Récemment toutefois, plusieurs jeunes ont demandé d'y être embauchés, se félicite-t-elle.
Si en 2016, 80% des étudiants en médecine et des internes affirmaient vouloir quitter la Roumanie à l'issue des études, l'exode s'est depuis tari, estime le dr Borcean.
Infirmière à Londres depuis dix ans, Adriana Silisteanu n'est pas prête à franchir le pas. Elle craint certes que le Brexit n'attise un certain "racisme" qu'elle avait déjà ressenti au lendemain du "oui" au référendum de 2016 sur la sortie de l'UE.
- Cadeau au secteur hospitalier -
Il s'agirait toutefois d'un épiphénomène, estime-t-elle, car en Angleterre, "les personnels de santé sont appréciés et vus comme des gens prêts à se sacrifier pour le bien des autres". En Roumanie, les jeunes praticiens "n'ont même pas le droit à une opinion", déplore l'infirmière.
Et ce n'est pas le seul obstacle à son retour: "je n'ai jamais accepté les pots-de-vin que m'offraient les malades. Or si je rentrais, je devrais m'aligner sur le comportement des autres" et fermer les yeux sur la corruption qui gangrène toujours le secteur, souligne Mme Silisteanu.
"Le Brexit ne m'affectera pas", assure de son côté Andrada Golumbeanu, psychiatre à Bradford, dans le nord de l'Angleterre.

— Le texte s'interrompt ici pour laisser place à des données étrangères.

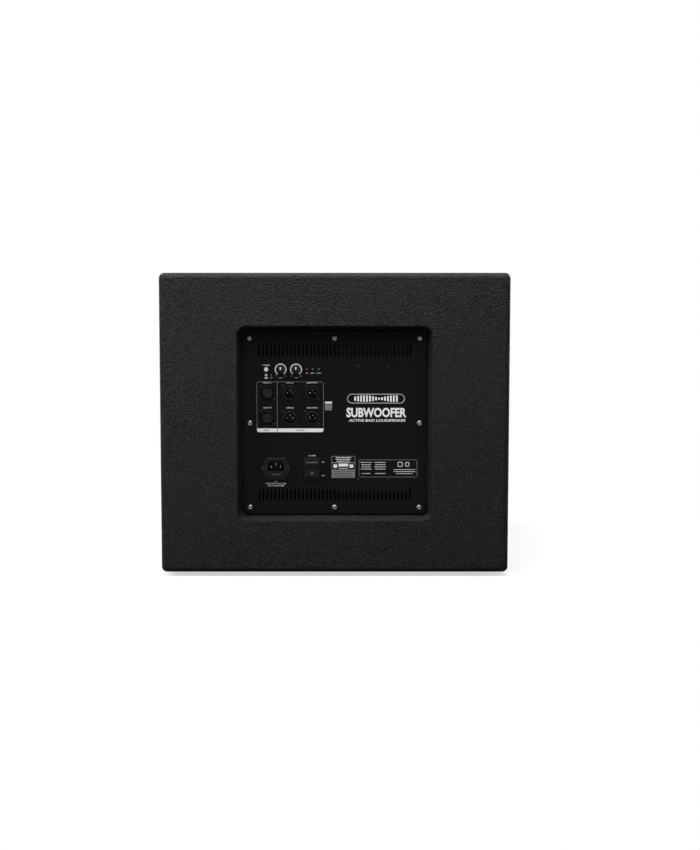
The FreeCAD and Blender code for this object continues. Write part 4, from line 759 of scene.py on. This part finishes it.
def print_connectors(white, black, grey_print):
    """The outlined field round the six connectors, with two title bars along its foot and a pin table."""
    in_low, in_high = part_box("xlr_inputs")
    out_low, out_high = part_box("xlr_outputs")
    left = in_low.x - 2.6 * MM
    right = out_high.x + 3.2 * MM
    top = in_high.z + 3.5 * MM
    foot = in_low.z - 7.9 * MM
    split = in_high.x + 1.4 * MM
    corner = 3.0 * MM
    bar_height = 5.6 * MM
    mid_x, mid_z = (left + right) / 2, (top + foot) / 2
    field = rounded_outline(mid_x, mid_z, right - left, top - foot, corner)
    grey_print.stroke(field, LINE, closed=True)
    grey_print.bar(split, (top + foot + bar_height) / 2, LINE, top - foot - bar_height)
    gap = 0.5 * MM
    for x_low, x_high, title in ((left, split, "INPUT"), (split, right, "OUTPUT")):
        outer_left, outer_right = x_low == left, x_high == right
        a = x_low + (0 if outer_left else gap)
        b = x_high - (0 if outer_right else gap)
        outline = [(a, foot + bar_height)]
        if outer_left:
            outline += [(a, foot + corner), (a + 0.3 * corner, foot + 0.3 * corner), (a + corner, foot)]
        else:
            outline.append((a, foot))
        if outer_right:
            outline += [(b - corner, foot), (b - 0.3 * corner, foot + 0.3 * corner), (b, foot + corner)]
        else:
            outline.append((b, foot))
        outline.append((b, foot + bar_height))
        white.patch(outline)
        black.words(title, (a + b) / 2, foot + bar_height / 2, 2.2 * MM, bold=0.01)
    grid = socket_grid()
    titles = {"in": ["INPUT L", "INPUT R"], "out": ["LINK L", "HIGH PASS L", "LINK R", "HIGH PASS R"]}
    for key, places in grid.items():
        for (x, z), title in zip(places, titles[key]):
            white.words(title, x, z + 15.2 * MM, SMALL_CAPS, min(16.0, 1.75 * len(title)) * MM)
    # the pin table beside the field
    tag_x = right + 7.5 * MM
    tag_z = mid_z + 2.2 * MM
    white.bar(tag_x, tag_z + 4.6 * MM, 10.2 * MM, 2.6 * MM)
    grey_print.bar(tag_x, tag_z - 1.9 * MM, 10.2 * MM, 10.0 * MM)
    for row, digit in enumerate("123"):
        z = tag_z + (1.2 - 3.0 * row) * MM
        black.words(digit, tag_x - 3.2 * MM, z, 1.8 * MM)
        black.bar(tag_x + 1.4 * MM, z, 5.0 * MM, 0.7 * MM)


def print_title(white):
    """A plain title: a row of level bars in an outline, and what the thing is."""
    left = panel_middle.x + 19.0 * MM
    width = 84.0 * MM
    x = left + width / 2
    outline_z = panel_middle.z + 36.4 * MM
    outline_height = 13.2 * MM
    corner = outline_height / 2 - 0.01 * MM
    white.stroke(rounded_outline(x, outline_z, width, outline_height, corner, 10), 0.6 * MM, closed=True)
    bars = 15
    for i in range(bars):
        share = (i + 0.5) / bars
        rise = (2.5 + 7.0 * abs(sin(pi * share * 1.5 + 0.4))) * MM
        white.bar(left + 9.0 * MM + share * (width - 18.0 * MM), outline_z, 2.6 * MM, rise)
    white.words("SUBWOOFER", x + 0.6 * MM, panel_middle.z + 15.8 * MM, 14.2 * MM, 88.6 * MM, bold=0.035)
    white.words(
        "ACTIVE BASS LOUDSPEAKER", x + 1.6 * MM, panel_middle.z + 4.1 * MM, 3.9 * MM, 84.0 * MM, lean=0.25,
        bold=0.02,
    )


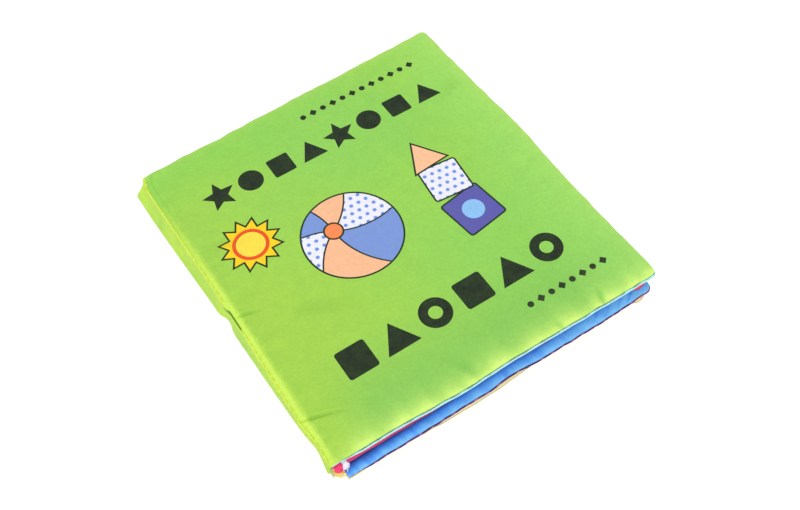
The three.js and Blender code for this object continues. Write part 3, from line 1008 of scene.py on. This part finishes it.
# The strip's outer and inner skin and its lining's, by how far they lie behind the outer skin
STRIP_SKINS = (0.0, 0.42 * MM)
LINING_SKINS = (0.55 * MM, 0.9 * MM)
# Small dents: place along Y, share of the way down, depth, half length and half height
DENTS = (
    (52, 0.55, 0.8, 1.4, 0.16),
    (63, 0.7, 0.5, 1.8, 0.2),
    (30, 0.5, 0.5, 1.8, 0.18),
    (-34, 0.5, 0.8, 2.0, 0.18),
    (-46, 0.62, 0.8, 1.6, 0.16),
    (-80, 0.4, 1.4, 1.8, 0.2),
    (4, 0.45, 0.7, 3.5, 0.22),
)
# The sharp fold beside the seam: places along Y in millimetres, and its share of the way down at each
FOLD_PLACES = (-12, -2, 0.8, 3, 6, 8.5)
FOLD_SHARES = (0.018, 0.022, 0.05, 0.13, 0.29, 0.38)


def fold_run(y):
    """One along the sharp fold beside the seam, zero past both its ends."""
    return smooth(y, -15 * MM, -10 * MM) * (1 - smooth(y, 5 * MM, 10 * MM))


def fold_path(y, down, width=1.0):
    """How near a point of the strip is to the sharp fold: a bell curve across it, one in the fold. The fold
    comes down from the seam at its tail end and runs out on the strip's side at its head end."""
    level = np.interp(y / MM, FOLD_PLACES, FOLD_SHARES)
    wide = width * (0.04 + 0.03 * smooth(y, -1 * MM, 4 * MM))
    return fold_run(y) * np.exp(-(((down - level) / wide) ** 2))


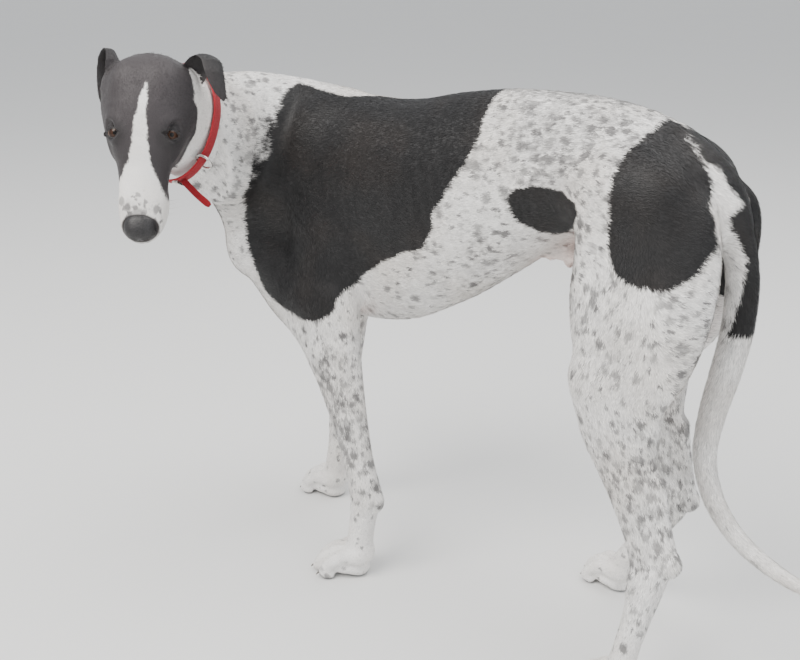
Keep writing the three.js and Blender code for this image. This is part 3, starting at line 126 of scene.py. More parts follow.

Elle est persuadée que les autorités britanniques, déjà confrontées à une grave pénurie de médecins dans le système de santé public où près de 100.000 postes sont vacants, feront ce qu'il faut pour garder les praticiens étrangers au Royaume-Uni en cas de divorce avec l'UE.
Les motivations des médecins roumains qui partent à l'étranger sont multiples, relève le président du Collège des médecins. S'il y a des critères non quantifiables, tel "le respect de la société envers la profession", les rémunérations continuent de jouer un rôle important.
Conscient des attentes des personnels de santé, le gouvernement social-démocrate roumain a frappé fort début 2018 en doublant quasiment les salaires dans le secteur public hospitalier.
Une infirmière touche désormais environ 1.200 euros par mois tandis qu'un spécialiste peut gagner jusqu'à 4.000 euros, dans l'un des pays les plus pauvres de l'UE où le salaire moyen net est de 600 euros.
"Mais si leurs espoirs sont déçus, ils repartiront certainement à nouveau", prévient l'étudiante en médecine Catalina Bamford.